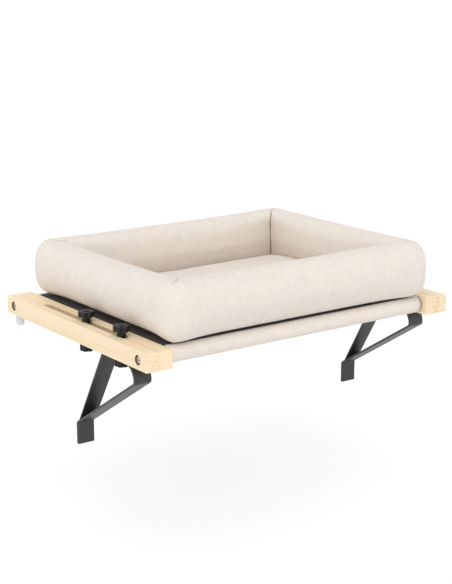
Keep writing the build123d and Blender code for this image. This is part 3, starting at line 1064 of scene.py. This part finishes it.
# %% Make the floor pad
def press_back(piece, other):
    """Bring each point that would enter the neighbour back to a small gap in front of it."""
    tree = BVHTree.FromObject(other, bpy.context.evaluated_depsgraph_get())
    points = points_of(piece)
    for number, point in enumerate(points):
        place, normal, face, distance = tree.find_nearest(Vector(point))
        inside = (Vector(point) - place).dot(normal) < 0
        if inside or distance < PAD_WALL_GAP:
            points[number] = place + normal * PAD_WALL_GAP
    put_points(piece, points)


pad_points, pad_faces = pad_mesh()
pad = make_piece("floor_pad", pad_points, pad_faces, cream)
pad_start, pad_end = pad_points.min(axis=0), pad_points.max(axis=0)
fill(pad, PAD_CAP)
fit_between(pad, pad_start, pad_end)
round_off(pad)
press_back(pad, wall)
pick(pad)
bpy.ops.object.shade_smooth()
lay_pattern_flat(pad)
hand_over(pad, "cushion", "beige_weave", "cushion_floor_pad")
print("pad", [round(size * 1000, 1) for size in pad.dimensions])

# %% [markdown]
# ## Flat cloths
# The cushion's underside is one dark base cloth. The deck is a stretched sheet with its side edges
# turned over and sewn. At each end a cream sleeve is sewn to the deck and wraps a crossbar. Sheets are
# laid out as grids or as a line pushed sideways, and a Solidify modifier gives them their thickness.

# %% Helpers for sheets
SHEET_STEP = 0.006


def thicken(piece, thickness, offset=0.0):
    solid = piece.modifiers.new("thickness", "SOLIDIFY")
    solid.thickness = thickness
    solid.offset = offset
    solid.use_even_offset = True
    apply_all(piece)


def sweep_across(name, line, half_width, material):
    """A sheet made of a line of (y, z) points pushed sideways, with its flat map."""
    line = np.array(line)
    steps = max(2, round(half_width * 2 / SHEET_STEP))
    across = np.linspace(-half_width, half_width, steps + 1)
    travelled = np.concatenate([[0], np.cumsum(np.linalg.norm(np.diff(line, axis=0), axis=1))])
    points = [(x, y, z) for x in across for y, z in line]
    count = len(line)
    faces, flat = [], []
    for column in range(steps):
        for row in range(count - 1):
            near = column * count + row
            faces.append((near, near + 1, near + count + 1, near + count))
            for step, spot in ((0, row), (0, row + 1), (1, row + 1), (1, row)):
                flat.append((across[column + step], travelled[spot]))
    piece = make_piece(name, points, faces, material)
    lay_pattern(piece, flat)
    return piece, float(travelled[-1])


# %% The cushion's base cloth
base_low, base_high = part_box("cushion_base_cloth")
base_line = [
    (y, (base_low.z + base_high.z) / 2)
    for y in np.arange(base_low.y, base_high.y, SHEET_STEP)
]
base_line.append((base_high.y, (base_low.z + base_high.z) / 2))
base, base_length = sweep_across("base_cloth", base_line, base_high.x, charcoal)
thicken(base, base_high.z - base_low.z)
hand_over(base, "cushion", "charcoal_cloth", "cushion_base_cloth")

# %% The deck
deck_low, deck_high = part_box("deck_cloth")
HEM_WIDTH = 0.010
HEM_RAISE = 0.0004
DECK_SAG = 0.0012
CLOTH_THICKNESS = deck_high.z - deck_low.z


def deck_sheet():
    """The deck: taut from bar to bar, with a slight dip between them and thicker hems at its sides."""
    middle = (deck_low.z + deck_high.z) / 2
    steps = round((deck_high.y - deck_low.y) / SHEET_STEP)
    line = []
    for y in np.linspace(deck_low.y, deck_high.y, steps + 1):
        dip = math.cos(math.pi / 2 * y / deck_high.y)
        line.append((y, middle - DECK_SAG * dip))
    piece, length = sweep_across("deck", line, deck_high.x, charcoal)
    thicken(piece, CLOTH_THICKNESS)
    points = points_of(piece)
    hem = np.abs(points[:, 0]) > deck_high.x - HEM_WIDTH
    points[hem, 2] += np.where(points[hem, 2] > middle, 0, -HEM_RAISE)
    put_points(piece, points)
    return piece, length


deck, deck_length = deck_sheet()

# %% The sleeves
SLEEVE_ARC_STEPS = 40
SLEEVE_TAIL_STEPS = 5
bar_low, bar_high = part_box("crossbar_front")
bar_centre = (bar_low + bar_high) / 2
sleeve_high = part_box("deck_sleeve_front")[1]
SLEEVE_RADIUS = (sleeve_high.z - bar_centre.z) - CLOTH_THICKNESS / 2
SEAM_SETBACK = deck_low.y - bar_centre.y
TAIL_REACH = sleeve_high.y - bar_centre.y
TAIL_DROP = 0.00135


def sleeve_line():
    """The sleeve's line round the bar: from the top seam over the front, under, and back to the deck."""
    tail_height = SLEEVE_RADIUS - TAIL_DROP
    distance = math.hypot(TAIL_REACH, tail_height)
    leave = math.atan2(tail_height, TAIL_REACH) - math.acos(SLEEVE_RADIUS / distance)
    line = [(SEAM_SETBACK, SLEEVE_RADIUS)]
    for angle in np.linspace(math.pi / 2, math.pi * 2 + leave, SLEEVE_ARC_STEPS):
        line.append((SLEEVE_RADIUS * math.cos(angle), SLEEVE_RADIUS * math.sin(angle)))
    end = np.array([TAIL_REACH, tail_height])
    start = np.array(line[-1])
    for share in np.linspace(0, 1, SLEEVE_TAIL_STEPS + 1)[1:]:
        line.append(tuple(start + (end - start) * share))
    return line


def sleeve(place):
    towards = -1 if place == "rear" else 1
    line = [
        (towards * (bar_centre.y + y), bar_centre.z + z)
        for y, z in sleeve_line()
    ]
    if place == "rear":
        line.reverse()
    piece, length = sweep_across(f"sleeve_{place}", line, sleeve_high.x, cream)
    thicken(piece, CLOTH_THICKNESS)
    return piece, length


sleeves = {place: sleeve(place) for place in PLACES}
print("sleeve cut", round(sleeve_high.x * 2000), "by", round(sleeves["front"][1] * 1000), "mm")

# %% Hand over the deck and sleeves
hand_over(deck, "bed_frame", "charcoal_cloth", "deck_cloth")
for place, (piece, length) in sleeves.items():
    hand_over(piece, "bed_frame", "beige_weave", f"deck_sleeve_{place}")
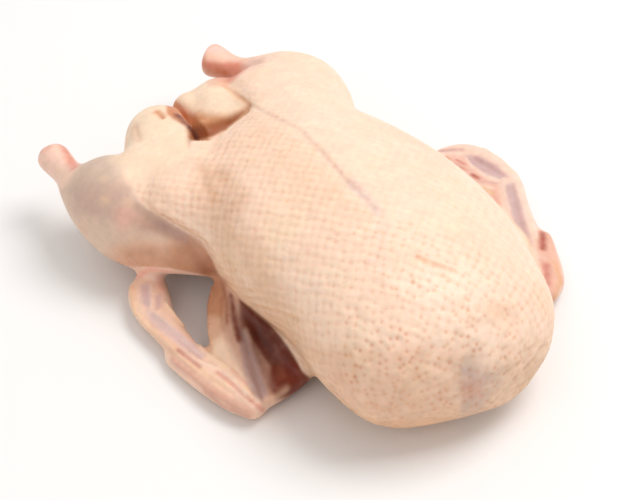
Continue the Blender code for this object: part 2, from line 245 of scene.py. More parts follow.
def inside(outline, soft):
    """For each vertex, 1 where the camera sees it inside the outline, softened over some pixels."""
    seen = pixels_of(places)
    corners = np.array(outline, float)
    crossings = np.zeros(len(seen), bool)
    gap = np.full(len(seen), np.inf)
    for start, end in zip(corners, np.roll(corners, -1, axis=0)):
        along = end - start
        share = np.clip(((seen - start) @ along) / (along @ along), 0, 1)
        gap = np.minimum(gap, np.linalg.norm(seen - start - share[:, None] * along, axis=1))
        spans = (seen[:, 1] < start[1]) != (seen[:, 1] < end[1])
        height = np.where(along[1] == 0, 1e-9, along[1])
        meets = start[0] + (seen[:, 1] - start[1]) / height * along[0]
        crossings ^= spans & (seen[:, 0] < meets)
    return eased(0.5 + np.where(crossings, gap, -gap) / soft)


def pressed(pixels, depth, reach):
    """How far each vertex moves out when a line is pressed in by a depth; all in mm."""
    return -closeness(pixels, reach * MM) * depth * MM


def settled(shifts):
    """Moves the skin by the sum of what was pressed and raised, and keeps it on the table."""
    moved = places + facing * sum(shifts)[:, None]
    moved[:, 2] = np.maximum(moved[:, 2], 0)
    skin.data.vertices.foreach_set("co", moved.astype(np.float32).ravel())
    skin.data.update()
    return values_of(skin.data, "co"), values_of(skin.data, "normal")


print("pixel (312, 250) sees", [round(v / MM, 1) for v in on_skin((312, 250))[0]], "mm")

# %% [markdown]
# ## Creases and folds
# Some folds are too fine for the solid: the groove over the breastbone, two short creases on the
# breast, the edge of the flank's skin over the drumstick and the fold beside the tail. Each is a
# line of the picture with a depth and a reach. A crease with a raised lip beside it reads as a
# fold of loose skin, so the main ones get both.

# %% Press the creases
KEEL = [(224, 86), (248, 104), (271, 115), (300, 130), (320, 150), (345, 180), (375, 210)]
TAIL_FOLD = [(222, 85), (236, 96), (250, 106)]
FLAP_EDGE = [(134, 192), (145, 208), (164, 219), (184, 231), (203, 242), (211, 257), (219, 276)]
BREAST_CREASE, SHORT_CREASE = [(418, 258), (430, 263), (455, 272)], [(438, 275), (450, 280)]
LOW_DENT, SHOULDER_DIMPLE = [(374, 252), (380, 268)], [(495, 304), (496, 312)]
FLAP_LIP = [(156, 207), (168, 213), (186, 223), (203, 234), (214, 248), (220, 264)]
CREASES = {
    "keel": (KEEL, 0.7, 2.6),
    "fold beside the tail": (TAIL_FOLD, 0.3, 2.5),
    "flap's edge": (FLAP_EDGE[2:], 1.2, 3.0),
    "flap's tail end": (FLAP_EDGE[:3], 0.4, 4.0),
    "flap's lip": (FLAP_LIP, -0.9, 4.0),
    "breast crease": (BREAST_CREASE, 0.7, 2.2),
    "lip over the breast crease": ([(415, 253), (435, 260), (458, 268)], -0.4, 2.5),
    "short crease": (SHORT_CREASE, 0.5, 1.8),
    "upper dent": ([(378, 225), (381, 238)], 0.4, 3.5),
    "lower dent": (LOW_DENT, 0.5, 3.5),
    "shoulder dimple": (SHOULDER_DIMPLE, 0.5, 5.0),
    "crease in the fat": ([(135, 127), (139, 141)], 0.6, 3.0),
    "nick over the vent": ([(158, 112), (163, 118)], 1.2, 2.2),
    "flank's hollow": ([(201, 160), (201, 176), (206, 190)], 0.5, 5.0),
}
WRINKLES_BY_TAIL = [
    [(229, 84), (240, 91), (250, 98)],
    [(233, 82), (244, 90), (254, 96)],
    [(238, 81), (248, 88)],
]
WRINKLES_ON_FLANK = [
    [(238, 292), (262, 291), (285, 297)],
    [(243, 299), (268, 300), (292, 308)],
    [(250, 307), (275, 311), (298, 320)],
]
WRINKLES_AT_NECK = [
    [(545, 345), (532, 362), (516, 378)],
    [(549, 354), (536, 371), (520, 388)],
    [(538, 342), (524, 360), (508, 374)],
    [(536, 364), (524, 378)],
]
creases = [pressed(*crease) for crease in CREASES.values()]
creases += [pressed(line, 0.22, 1.8) for line in WRINKLES_BY_TAIL]
creases += [pressed(line, 0.6, 1.9) for line in WRINKLES_ON_FLANK]
creases += [pressed(line, 0.7, 2.2) for line in WRINKLES_AT_NECK]
print(len(creases), "creases, deepest", round(float(-sum(creases).min()) / MM, 2), "mm")

# %% [markdown]
# ## Bones and tendons of the wings
# The skin of a plucked wing is thin and shows the two bones of the forearm, the long bones of the
# hand, and the tendons that run along them, with flat muscles sunk in between. They are ridges
# and grooves along lines of the picture, as the creases are.

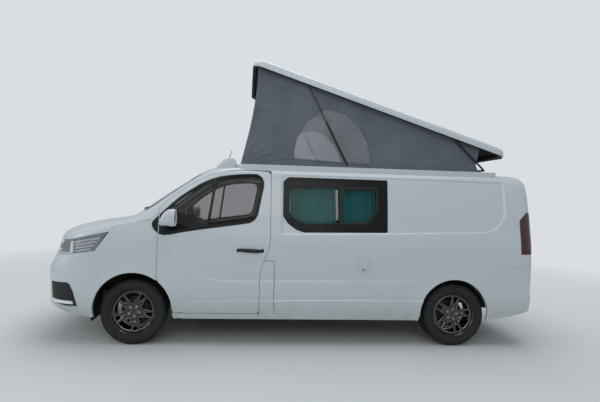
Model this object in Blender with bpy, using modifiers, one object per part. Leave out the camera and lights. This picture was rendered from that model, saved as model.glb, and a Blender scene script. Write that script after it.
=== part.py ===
"""Mid-size camper van with a front-lifting pop-up roof, built as separate pieces.

Forward is -X, the left side is -Y and up is +Z. The origin lies on the ground under the
middle of the van. The roof stands open, as it does at rest.
"""
import math
import bmesh
import bpy
from mathutils import Matrix, Vector

# Driving sizes of the whole van, in metres
body_length = 5.480
body_width = 1.956
roof_height = 1.970
wheelbase = 3.498
front_overhang = 1.014
front_track = 1.615
rear_track = 1.628
half_length = body_length / 2
half_width = body_width / 2
front_axle_x = -half_length + front_overhang
rear_axle_x = front_axle_x + wheelbase

# Walls, seams and clearances
wall = 0.055
skin = 0.012
glass_thickness = 0.010
glass_sunk = 0.004
seat_gap = 0.0003
moving_gap = 0.006
door_gap = 0.007
rebate = 0.020
crown_drop = 0.030
nose_depth = 0.90
tail_depth = 0.30
overrun = 0.40
centre_reach = 0.50

# Wheels
wheel_radius = 0.343
tyre_width = 0.235
rim_radius = 0.226
rim_width = 0.206
rim_wall = 0.012
rim_flange = 0.012
hub_radius = 0.075
hub_bore = 0.028
hub_depth = 0.034
hub_out = 0.030
spoke_depth = 0.030
turn_steps = 32
arch_radius_front = 0.410
arch_radius_rear = 0.385
arch_raise = 0.020

# Heights of the floor and the sills
sill_bottom = 0.290
sill_top = 0.346
sill_lip = 0.008
sill_inner = 0.780
sill_face = 0.926
floor_bottom = 0.420
floor_top = 0.460
floor_front_x = -1.250
floor_rear_x = 2.560
roof_edge_drop = 0.077
roof_edge_z = roof_height - roof_edge_drop
roof_front_x = -1.020

# Pop-up roof
pop_front_x = -0.685
pop_length = 3.130
pop_sink = 0.004
pop_bottom = roof_height - pop_sink
pop_edge = 0.062
pop_height = 0.104
pop_half_width = 0.775
pop_wall = 0.030
pop_corner = 0.120
pop_open_deg = 17.5
pop_front_open_x = -0.538
pop_rise = 1.112
pop_front_open_z = pop_bottom + pop_rise

collection_parts = bpy.data.collections.new("camper_van")
collection_cutters = bpy.data.collections.new("cutters")

# Body sections, from the sill up. Columns: height, front, nose depth, squareness of the
# nose, half width, rear, drop of the sides. All but the squareness are shares of
# roof_height, half_length, nose_depth, half_width, half_length and crown_drop.
BODY_SECTION_SHARES = (
    (0.147, -0.958, 0.92, 3.6, 0.948, 0.980, 0.0),
    (0.213, -0.996, 1.00, 4.2, 0.971, 0.996, 0.0),
    (0.371, -1.000, 1.00, 4.2, 0.992, 1.000, 0.0),
    (0.472, -0.978, 0.98, 3.8, 1.000, 0.999, 0.0),
    (0.558, -0.967, 0.84, 3.2, 0.995, 0.998, 0.3),
    (0.589, -0.954, 0.76, 3.0, 0.990, 0.998, 0.6),
    (0.612, -0.929, 0.67, 2.8, 0.985, 0.998, 0.8),
    (0.645, -0.843, 0.49, 2.5, 0.975, 0.998, 1.0),
    (0.670, -0.730, 0.30, 2.5, 0.967, 0.998, 1.0),
    (0.690, -0.679, 0.30, 2.5, 0.961, 0.998, 1.0),
    (0.731, -0.637, 0.36, 2.7, 0.949, 0.998, 0.9),
    (0.792, -0.578, 0.38, 2.8, 0.927, 0.998, 0.8),
    (0.863, -0.505, 0.38, 2.8, 0.899, 0.997, 0.8),
    (0.944, -0.416, 0.38, 2.7, 0.859, 0.989, 0.85),
    (0.980, -0.365, 0.44, 2.6, 0.792, 0.960, 1.0),
    (0.985, -0.336, 0.50, 2.6, 0.716, 0.931, 1.0),
    (0.988, -0.274, 0.56, 2.6, 0.562, 0.858, 1.0),
    (0.9892, -0.200, 0.56, 2.5, 0.300, 0.760, 0.0),
)
NOSE_STEPS = 7
TAIL_STEPS = 4
TAIL_SQUARENESS = 5.0

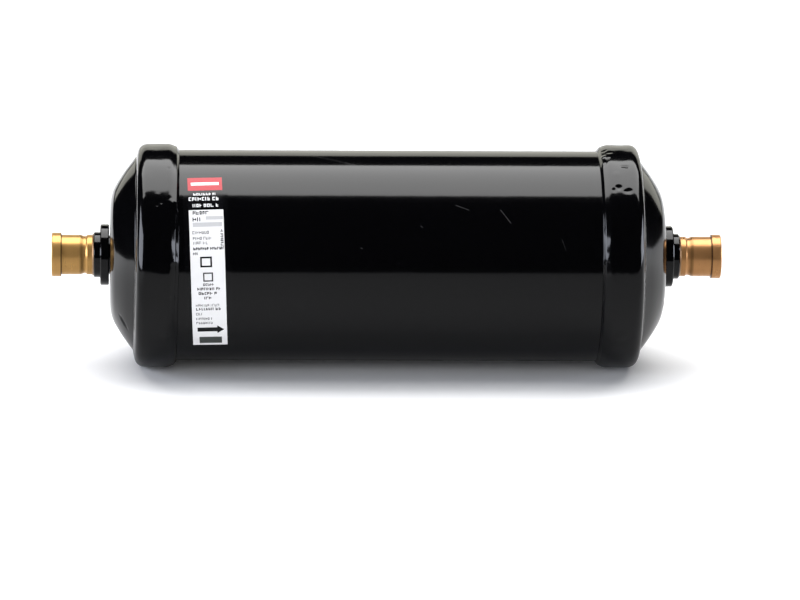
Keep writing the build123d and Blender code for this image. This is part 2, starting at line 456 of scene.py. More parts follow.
def black_paint(name, scuffs=()):
    """Black gloss paint with a slight orange peel, a little dust and any scuffs."""
    shader = Shader(name)
    patches = shader.noise(45.0, 3.0, 0.6)
    dust = shader.band(shader.noise(2600.0, 2.0), 0.70, 0.80)
    base = shader.mix(dust * 0.25, PAINT_BLACK, DUST_GREY)
    roughness = 0.075 + patches * 0.04 + dust * 0.15
    if scuffs:
        worn = scuff_mask(shader, scuffs)
        base = shader.mix(worn * 0.5, base, SCUFF_GREY)
        roughness = roughness + worn * 0.22
    peel = shader.noise(520.0, 2.0)
    swell = shader.noise(70.0, 1.0)
    normal = shader.bump(swell, 0.06 * MM, 0.5)
    normal = shader.bump(peel, 0.004 * MM, 0.6, normal)
    shader.set(
        Base_Color=base,
        Roughness=roughness,
        Normal=normal,
        IOR=1.5,
    )
    return shader.material


COPPER_BRIGHT = ((0.77, 0.44, 0.145), (0.74, 0.38, 0.15))
COPPER_DULL = ((0.58, 0.32, 0.10), (0.56, 0.27, 0.105))
COPPER_SPOT = (0.34, 0.17, 0.07)
# Painted shade: a dark ring beside the rolled stop, and a dark line at the step of the rim
PAINTED_STOP_SHADE = (0.20, 0.10, 0.03)
PAINTED_STEP_SHADE = (0.05, 0.025, 0.012)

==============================

## [Given exercise]
Which lines in the listing above hold the word "writing"? Show each of them.

## [Response to this exercise]
Keep writing the build123d and Blender code for this image. This is part 3, starting at line 1064 of scene.py. This part finishes it.
Keep writing the build123d and Blender code for this image. This is part 2, starting at line 456 of scene.py. More parts follow.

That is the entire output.